History not only gives cities their shape; it also molds their self-image. Since 1941, when London emerged from eight months of bombing with many of its landmarks pulverized but its resilience intact, the British capital has regarded itself as indomitable. But at 9 a.m. on a wintry Monday, a shock wave cracked that image, much as a V-2 rocket hitting a house would damage neighboring properties. Londoners learned that the city's entire fleet of buses had been recalled to its depots, defeated not by bombs the service had run quixotically but without interruption throughout the Blitz but by snow. A mere six inches (15 cm) of it.

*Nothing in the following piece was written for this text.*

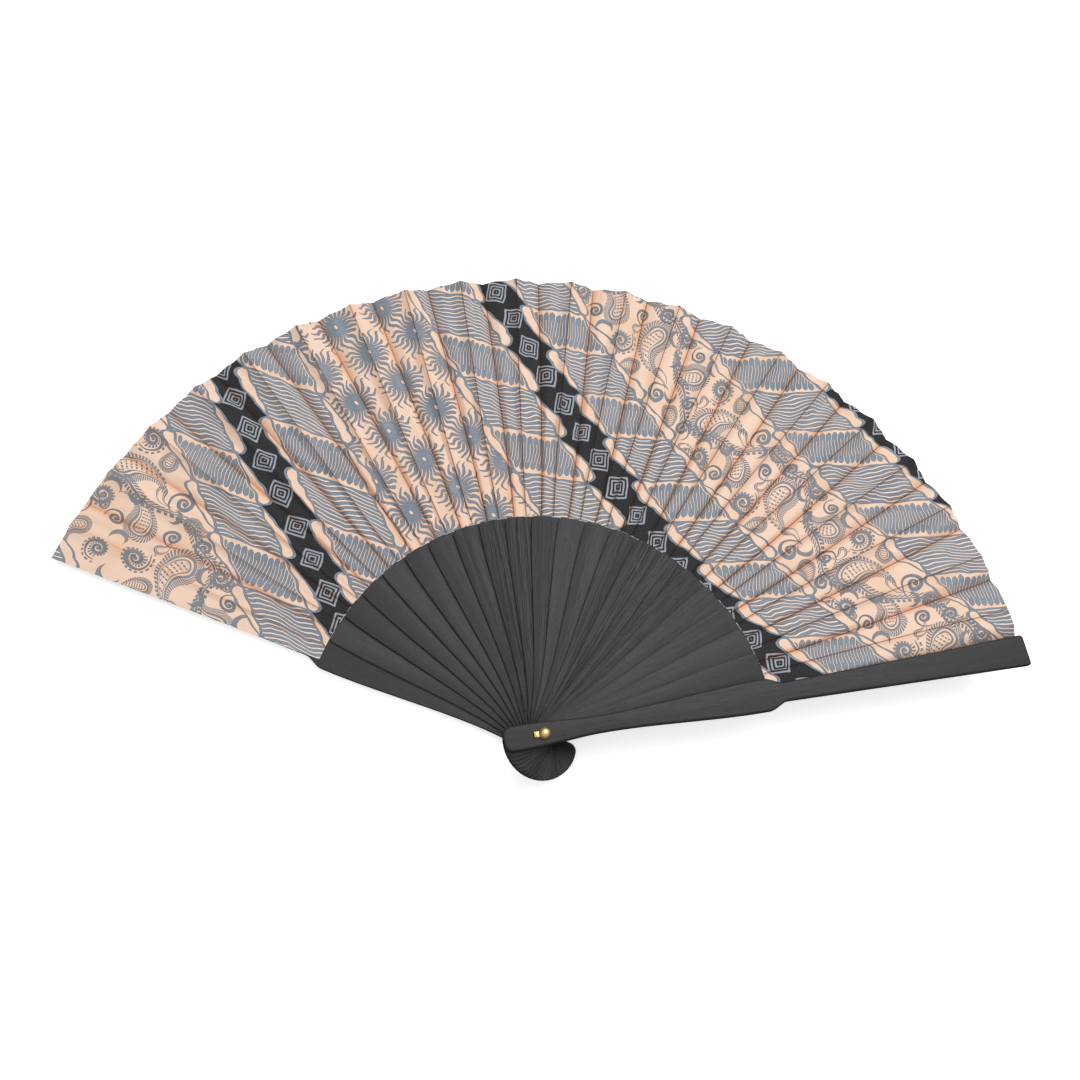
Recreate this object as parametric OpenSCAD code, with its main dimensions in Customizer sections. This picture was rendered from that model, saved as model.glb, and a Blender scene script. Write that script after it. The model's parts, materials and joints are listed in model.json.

To say Britain isn't good at coping with snow would be to exercise British understatement. Heavy snow is too rare to warrant serious investment in equipment, especially in London and the southeast, where this was, as excitable weather forecasters declared, the biggest "snow event" in 18 years. The heavy fall may cost some 3 billion pounds (about $4.3 billion), since a fifth of the workforce took a "duvet day" and businesses stayed shuttered. It also stopped Tube service, caused chaos at airports and closed schools. Thousands remained shut for 48 hours, suggesting that Londoners, even more than Washingtonians, lack the "flinty Chicago toughness" President Barack Obama missed when a cold snap in the U.S. capital suspended his daughters' school for a day.
When Chinese Premier Wen Jiabao's London visit was also disrupted by snow, Britain's international humiliation was complete. Still, say this for Londoners: They can laugh at themselves. "Good thing Hitler's dead," remarked a stock clerk in a supermarket. "He couldn't get us with the Blitz, but the place is so incapacitated now, he'd walk right in." Meeting adversity with a sort of gloomy wit is not a characteristic that always serves Brits well; they sometimes crack jokes when they should be complaining. Yet in this coldest of economic climates, an unquenchable sense of humor is one commodity that won't lose its value.